** START Items **

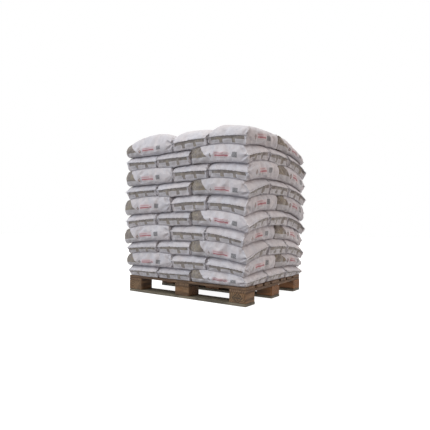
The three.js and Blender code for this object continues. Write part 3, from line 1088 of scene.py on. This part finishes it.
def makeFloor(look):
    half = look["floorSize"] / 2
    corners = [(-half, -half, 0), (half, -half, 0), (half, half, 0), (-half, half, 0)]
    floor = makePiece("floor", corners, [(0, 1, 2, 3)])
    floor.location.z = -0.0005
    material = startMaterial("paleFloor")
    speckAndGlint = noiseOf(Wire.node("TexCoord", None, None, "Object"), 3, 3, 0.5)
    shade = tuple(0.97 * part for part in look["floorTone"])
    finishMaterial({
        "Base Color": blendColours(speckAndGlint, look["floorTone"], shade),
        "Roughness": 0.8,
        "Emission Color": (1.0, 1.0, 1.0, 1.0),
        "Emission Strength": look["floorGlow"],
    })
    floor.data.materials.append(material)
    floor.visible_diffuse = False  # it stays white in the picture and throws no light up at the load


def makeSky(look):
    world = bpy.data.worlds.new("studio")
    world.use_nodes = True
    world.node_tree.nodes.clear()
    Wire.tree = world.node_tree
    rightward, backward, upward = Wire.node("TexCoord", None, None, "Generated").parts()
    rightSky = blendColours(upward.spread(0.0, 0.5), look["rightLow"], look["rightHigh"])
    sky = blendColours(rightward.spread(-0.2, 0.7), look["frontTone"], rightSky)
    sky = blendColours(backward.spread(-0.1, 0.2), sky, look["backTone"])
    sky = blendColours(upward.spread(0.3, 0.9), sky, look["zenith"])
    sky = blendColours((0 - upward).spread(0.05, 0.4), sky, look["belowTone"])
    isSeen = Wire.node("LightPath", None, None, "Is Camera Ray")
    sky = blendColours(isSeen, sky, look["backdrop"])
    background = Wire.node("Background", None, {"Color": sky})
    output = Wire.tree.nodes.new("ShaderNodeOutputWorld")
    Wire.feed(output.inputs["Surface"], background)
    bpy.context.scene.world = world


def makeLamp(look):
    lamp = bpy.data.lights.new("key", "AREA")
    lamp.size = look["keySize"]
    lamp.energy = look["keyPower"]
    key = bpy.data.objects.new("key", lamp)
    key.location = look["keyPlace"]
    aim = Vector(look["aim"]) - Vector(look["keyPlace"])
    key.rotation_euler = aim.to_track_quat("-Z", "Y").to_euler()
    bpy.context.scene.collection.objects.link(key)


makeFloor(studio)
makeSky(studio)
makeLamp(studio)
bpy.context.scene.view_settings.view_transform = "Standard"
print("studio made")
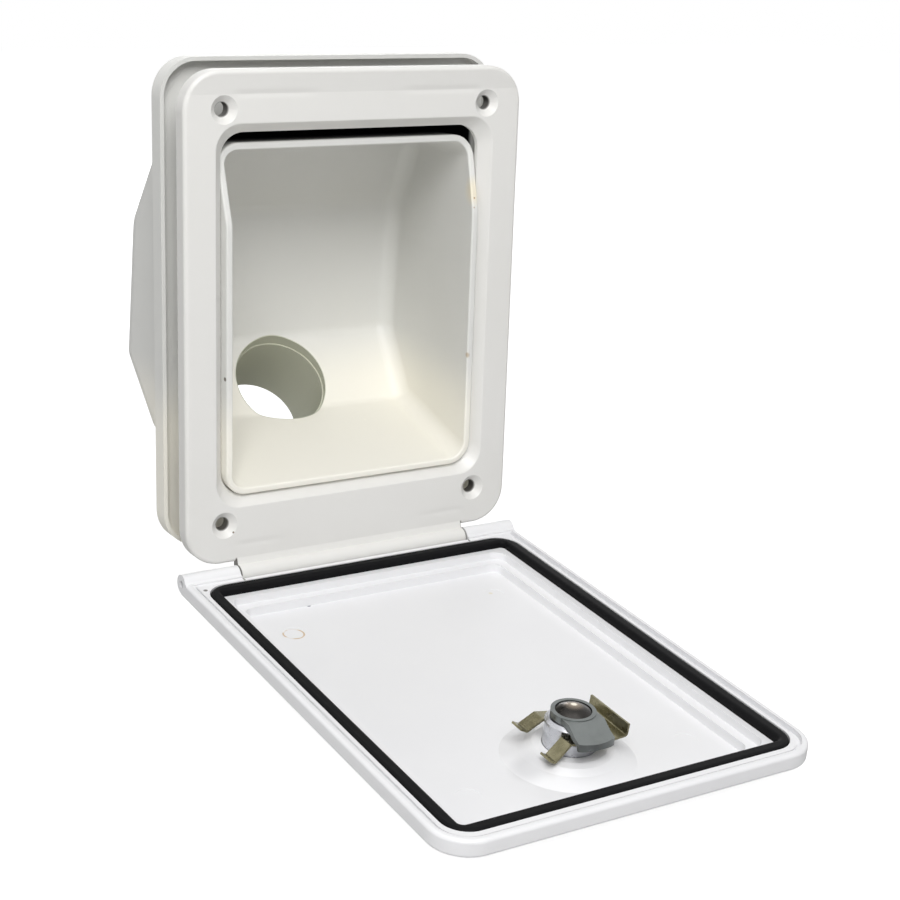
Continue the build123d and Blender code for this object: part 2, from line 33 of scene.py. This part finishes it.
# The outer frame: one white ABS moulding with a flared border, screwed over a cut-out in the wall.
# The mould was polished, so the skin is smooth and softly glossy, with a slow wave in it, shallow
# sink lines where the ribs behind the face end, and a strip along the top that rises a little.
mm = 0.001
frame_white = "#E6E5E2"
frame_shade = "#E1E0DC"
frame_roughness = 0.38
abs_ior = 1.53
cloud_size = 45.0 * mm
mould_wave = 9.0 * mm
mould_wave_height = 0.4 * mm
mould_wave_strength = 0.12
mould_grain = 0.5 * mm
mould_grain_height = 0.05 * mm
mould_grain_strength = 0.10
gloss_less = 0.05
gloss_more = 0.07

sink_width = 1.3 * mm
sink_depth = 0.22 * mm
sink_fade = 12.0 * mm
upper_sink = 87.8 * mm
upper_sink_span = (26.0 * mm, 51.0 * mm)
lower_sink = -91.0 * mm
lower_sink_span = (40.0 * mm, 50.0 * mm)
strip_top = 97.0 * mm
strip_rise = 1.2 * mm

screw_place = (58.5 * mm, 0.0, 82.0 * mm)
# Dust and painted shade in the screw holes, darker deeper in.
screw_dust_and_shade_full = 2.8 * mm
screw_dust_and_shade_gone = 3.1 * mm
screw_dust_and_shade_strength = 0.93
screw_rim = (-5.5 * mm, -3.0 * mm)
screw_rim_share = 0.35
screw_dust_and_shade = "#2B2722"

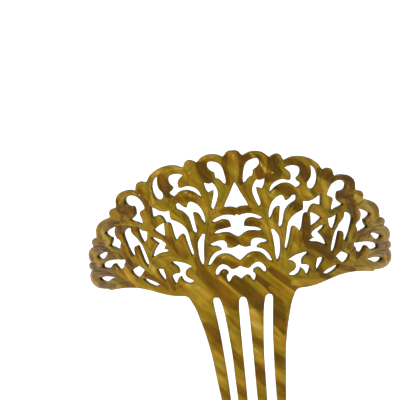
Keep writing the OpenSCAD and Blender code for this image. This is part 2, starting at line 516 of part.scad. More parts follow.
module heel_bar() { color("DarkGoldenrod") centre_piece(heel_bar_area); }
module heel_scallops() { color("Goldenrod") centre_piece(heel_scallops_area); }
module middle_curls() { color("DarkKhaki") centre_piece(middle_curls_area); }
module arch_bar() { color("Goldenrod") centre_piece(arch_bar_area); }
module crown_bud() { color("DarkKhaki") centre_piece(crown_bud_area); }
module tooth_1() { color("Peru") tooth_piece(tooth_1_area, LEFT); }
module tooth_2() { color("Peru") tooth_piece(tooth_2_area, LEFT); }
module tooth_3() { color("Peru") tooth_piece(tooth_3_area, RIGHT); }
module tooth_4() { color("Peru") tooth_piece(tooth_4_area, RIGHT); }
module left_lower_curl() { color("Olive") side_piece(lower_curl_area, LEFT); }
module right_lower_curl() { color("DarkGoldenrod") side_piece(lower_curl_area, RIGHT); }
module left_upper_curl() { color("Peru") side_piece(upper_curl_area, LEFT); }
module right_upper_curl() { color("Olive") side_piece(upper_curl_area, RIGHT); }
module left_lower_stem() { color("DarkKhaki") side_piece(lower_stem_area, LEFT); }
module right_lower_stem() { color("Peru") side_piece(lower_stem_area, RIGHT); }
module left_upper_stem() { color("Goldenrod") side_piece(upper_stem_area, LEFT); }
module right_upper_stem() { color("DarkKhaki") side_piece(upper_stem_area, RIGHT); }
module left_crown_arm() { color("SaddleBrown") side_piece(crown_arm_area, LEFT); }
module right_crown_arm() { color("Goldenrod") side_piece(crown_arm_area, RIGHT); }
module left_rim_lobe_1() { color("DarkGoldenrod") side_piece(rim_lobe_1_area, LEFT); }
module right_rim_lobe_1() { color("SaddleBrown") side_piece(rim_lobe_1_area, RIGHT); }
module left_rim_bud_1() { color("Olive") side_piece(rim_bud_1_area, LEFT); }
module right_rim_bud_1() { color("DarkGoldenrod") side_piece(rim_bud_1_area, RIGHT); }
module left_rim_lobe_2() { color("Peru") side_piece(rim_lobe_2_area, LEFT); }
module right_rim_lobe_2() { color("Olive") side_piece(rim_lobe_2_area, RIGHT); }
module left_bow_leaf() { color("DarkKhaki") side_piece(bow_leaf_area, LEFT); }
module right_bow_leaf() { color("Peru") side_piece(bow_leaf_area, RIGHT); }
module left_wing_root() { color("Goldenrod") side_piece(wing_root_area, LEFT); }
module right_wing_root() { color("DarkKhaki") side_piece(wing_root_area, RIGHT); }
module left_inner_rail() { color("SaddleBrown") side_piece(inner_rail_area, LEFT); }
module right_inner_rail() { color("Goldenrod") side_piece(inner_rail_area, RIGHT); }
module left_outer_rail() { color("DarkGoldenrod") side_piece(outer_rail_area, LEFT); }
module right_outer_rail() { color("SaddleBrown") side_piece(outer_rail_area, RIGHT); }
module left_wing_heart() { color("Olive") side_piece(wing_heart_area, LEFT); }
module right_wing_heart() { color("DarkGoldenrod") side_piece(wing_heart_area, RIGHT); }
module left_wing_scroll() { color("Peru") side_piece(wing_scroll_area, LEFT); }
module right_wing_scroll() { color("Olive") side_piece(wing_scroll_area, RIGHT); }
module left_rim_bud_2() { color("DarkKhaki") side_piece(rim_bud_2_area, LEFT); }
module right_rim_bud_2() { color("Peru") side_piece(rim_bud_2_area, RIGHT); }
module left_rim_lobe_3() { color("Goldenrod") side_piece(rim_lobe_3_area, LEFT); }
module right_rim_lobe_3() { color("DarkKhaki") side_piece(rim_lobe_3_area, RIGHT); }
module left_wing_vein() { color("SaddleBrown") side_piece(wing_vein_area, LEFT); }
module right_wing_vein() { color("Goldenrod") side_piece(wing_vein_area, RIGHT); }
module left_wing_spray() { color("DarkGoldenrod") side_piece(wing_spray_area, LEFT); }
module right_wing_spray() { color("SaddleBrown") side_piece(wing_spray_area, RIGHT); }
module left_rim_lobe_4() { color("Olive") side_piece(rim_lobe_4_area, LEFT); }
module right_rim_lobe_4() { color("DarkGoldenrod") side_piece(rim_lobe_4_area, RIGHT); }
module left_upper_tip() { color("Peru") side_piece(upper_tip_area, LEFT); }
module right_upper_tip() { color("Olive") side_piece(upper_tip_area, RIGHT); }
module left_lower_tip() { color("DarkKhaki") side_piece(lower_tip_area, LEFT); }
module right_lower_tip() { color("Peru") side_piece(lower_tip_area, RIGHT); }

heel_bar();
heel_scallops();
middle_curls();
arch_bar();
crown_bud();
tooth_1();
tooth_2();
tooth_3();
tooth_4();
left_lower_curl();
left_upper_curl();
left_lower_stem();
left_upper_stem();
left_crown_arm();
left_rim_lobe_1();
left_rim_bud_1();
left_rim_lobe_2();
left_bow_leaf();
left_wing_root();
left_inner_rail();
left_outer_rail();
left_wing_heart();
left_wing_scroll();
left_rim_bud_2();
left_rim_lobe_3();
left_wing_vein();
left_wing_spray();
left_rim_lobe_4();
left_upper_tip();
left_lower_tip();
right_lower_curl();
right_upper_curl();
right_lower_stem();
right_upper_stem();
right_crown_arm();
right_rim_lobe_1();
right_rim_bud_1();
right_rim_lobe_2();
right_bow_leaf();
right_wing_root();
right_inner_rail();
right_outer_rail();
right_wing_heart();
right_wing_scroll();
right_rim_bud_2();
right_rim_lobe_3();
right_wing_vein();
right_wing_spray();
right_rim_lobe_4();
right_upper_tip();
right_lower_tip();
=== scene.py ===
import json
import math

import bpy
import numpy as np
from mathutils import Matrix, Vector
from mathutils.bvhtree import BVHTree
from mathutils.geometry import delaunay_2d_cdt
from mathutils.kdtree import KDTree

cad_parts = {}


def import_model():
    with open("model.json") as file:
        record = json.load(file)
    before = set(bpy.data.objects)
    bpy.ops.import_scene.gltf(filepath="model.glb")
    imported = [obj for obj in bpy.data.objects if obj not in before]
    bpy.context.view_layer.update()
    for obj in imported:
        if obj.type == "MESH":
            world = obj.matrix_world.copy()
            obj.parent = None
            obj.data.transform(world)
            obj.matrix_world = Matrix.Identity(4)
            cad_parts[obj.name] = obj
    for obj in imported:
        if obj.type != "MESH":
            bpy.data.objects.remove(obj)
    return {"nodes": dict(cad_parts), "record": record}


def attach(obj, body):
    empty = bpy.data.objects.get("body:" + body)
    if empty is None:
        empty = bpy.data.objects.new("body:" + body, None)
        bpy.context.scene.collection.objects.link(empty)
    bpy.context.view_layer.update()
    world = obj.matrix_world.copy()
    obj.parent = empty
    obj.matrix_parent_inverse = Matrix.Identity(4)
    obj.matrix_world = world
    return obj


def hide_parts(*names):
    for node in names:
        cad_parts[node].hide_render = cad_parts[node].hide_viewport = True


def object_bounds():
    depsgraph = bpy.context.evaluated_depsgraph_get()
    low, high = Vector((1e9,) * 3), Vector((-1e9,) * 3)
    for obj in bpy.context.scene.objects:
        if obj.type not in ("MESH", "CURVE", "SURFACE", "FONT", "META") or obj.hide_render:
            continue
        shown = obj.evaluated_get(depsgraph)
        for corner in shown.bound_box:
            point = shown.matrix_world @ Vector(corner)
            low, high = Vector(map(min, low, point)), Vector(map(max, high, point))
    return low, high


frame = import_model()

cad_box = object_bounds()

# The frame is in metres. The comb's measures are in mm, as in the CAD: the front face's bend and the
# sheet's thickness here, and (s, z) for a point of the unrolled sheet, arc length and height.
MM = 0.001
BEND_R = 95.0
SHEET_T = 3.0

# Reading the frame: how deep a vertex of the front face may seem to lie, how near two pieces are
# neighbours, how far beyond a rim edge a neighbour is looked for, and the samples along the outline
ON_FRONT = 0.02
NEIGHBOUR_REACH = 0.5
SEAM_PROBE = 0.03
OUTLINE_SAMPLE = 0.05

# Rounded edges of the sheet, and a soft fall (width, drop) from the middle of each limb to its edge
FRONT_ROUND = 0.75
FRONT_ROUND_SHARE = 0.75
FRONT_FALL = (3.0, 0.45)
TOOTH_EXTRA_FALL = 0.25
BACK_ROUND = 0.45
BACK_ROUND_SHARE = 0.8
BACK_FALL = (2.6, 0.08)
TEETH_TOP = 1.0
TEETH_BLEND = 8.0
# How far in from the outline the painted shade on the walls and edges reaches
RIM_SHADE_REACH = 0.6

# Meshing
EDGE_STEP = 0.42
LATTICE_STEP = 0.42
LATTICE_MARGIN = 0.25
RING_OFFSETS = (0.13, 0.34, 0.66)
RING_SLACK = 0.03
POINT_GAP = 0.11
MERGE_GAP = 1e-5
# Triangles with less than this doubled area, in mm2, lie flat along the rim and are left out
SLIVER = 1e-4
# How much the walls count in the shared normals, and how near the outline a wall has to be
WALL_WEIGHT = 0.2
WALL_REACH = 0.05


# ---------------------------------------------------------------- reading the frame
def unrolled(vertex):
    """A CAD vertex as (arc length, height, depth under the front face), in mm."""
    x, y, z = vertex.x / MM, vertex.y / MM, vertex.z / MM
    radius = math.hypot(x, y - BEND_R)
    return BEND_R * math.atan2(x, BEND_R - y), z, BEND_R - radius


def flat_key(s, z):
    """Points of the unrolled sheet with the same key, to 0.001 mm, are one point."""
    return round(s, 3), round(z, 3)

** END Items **

Written problem: Nothing beyond the lines starting at the line containing "left_lower_stem();" and ending at the line containing "obj.parent = None" is to be reproduced; reproduce those lines exactly, both ends included.

Result:
left_lower_stem();
left_upper_stem();
left_crown_arm();
left_rim_lobe_1();
left_rim_bud_1();
left_rim_lobe_2();
left_bow_leaf();
left_wing_root();
left_inner_rail();
left_outer_rail();
left_wing_heart();
left_wing_scroll();
left_rim_bud_2();
left_rim_lobe_3();
left_wing_vein();
left_wing_spray();
left_rim_lobe_4();
left_upper_tip();
left_lower_tip();
right_lower_curl();
right_upper_curl();
right_lower_stem();
right_upper_stem();
right_crown_arm();
right_rim_lobe_1();
right_rim_bud_1();
right_rim_lobe_2();
right_bow_leaf();
right_wing_root();
right_inner_rail();
right_outer_rail();
right_wing_heart();
right_wing_scroll();
right_rim_bud_2();
right_rim_lobe_3();
right_wing_vein();
right_wing_spray();
right_rim_lobe_4();
right_upper_tip();
right_lower_tip();
=== scene.py ===
import json
import math

import bpy
import numpy as np
from mathutils import Matrix, Vector
from mathutils.bvhtree import BVHTree
from mathutils.geometry import delaunay_2d_cdt
from mathutils.kdtree import KDTree

cad_parts = {}


def import_model():
    with open("model.json") as file:
        record = json.load(file)
    before = set(bpy.data.objects)
    bpy.ops.import_scene.gltf(filepath="model.glb")
    imported = [obj for obj in bpy.data.objects if obj not in before]
    bpy.context.view_layer.update()
    for obj in imported:
        if obj.type == "MESH":
            world = obj.matrix_world.copy()
            obj.parent = None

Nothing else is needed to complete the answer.